On that note, the company is very much a proponent of the “big network” style of machine learning. Making an AI model that can understand such complex data and produce such a variety of results means it’s a large and computationally intense one to train and deploy. But that’s what’s needed for this problem, Lee said.

“We’re a big believer in large neural networks, but we don’t just increase parameter size,” he said. “It still has multi-billion parameters, but we’ve done a lot of technical kung fu to make it efficient. We do things like not look at every frame — a light algorithm identifies important frames, things like that. There’s still a lot of science yet to happen in language understanding and the multimodal space. But the purpose of a large network is to learn the statistical representation of the data that’s been feed into it, and that concept we’re a huge believer in.”

Though Twelve Labs hopes to help index much of the video out there, you as a user probably won’t be aware of it; aside from a developer playground, there’s no Twelve Labs web platform that lets you search stuff. the API is meant to be integrated into existing tech stacks so that wherever you normally would search through videos, you still will — but the results will be way better. (They’ve shown this in benchmarks where the API smokes other models.)

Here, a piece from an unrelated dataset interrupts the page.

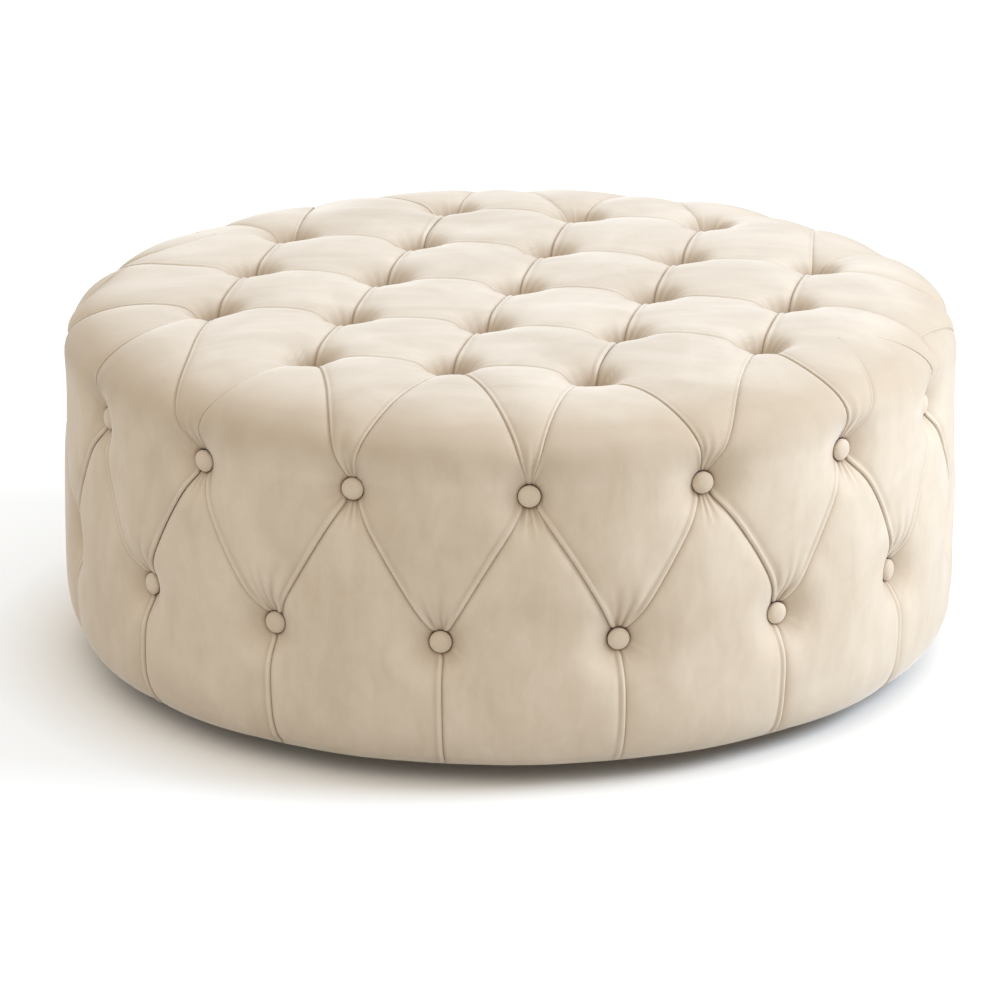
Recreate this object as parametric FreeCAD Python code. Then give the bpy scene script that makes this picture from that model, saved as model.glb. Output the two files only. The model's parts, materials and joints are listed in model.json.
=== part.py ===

Although it’s fairly certain that companies like Google, Netflix, and Amazon are working on exactly this sort of video understanding model, Lee didn’t seem bothered. “If history is any indicator, at large companies like YouTube and TikTok the search is very specific to their platform and very core to their business,” he said. “We’re not worried about them ripping out their core tech and serving it to potential customers. Most of our beta partners have tried these big companies’ so-called solutions and then came to us.”

The company has raised a $5M seed round to take it from beta to market; Index Ventures led the round, with Radical Ventures, Expa and Techstars Seattle participating, plus angels including Stanford’s AI leader Fei-Fei Li, Scale AI CEO Alex Wang, Patreon CEO Jack Conte, and Oren Etzioni of AI2.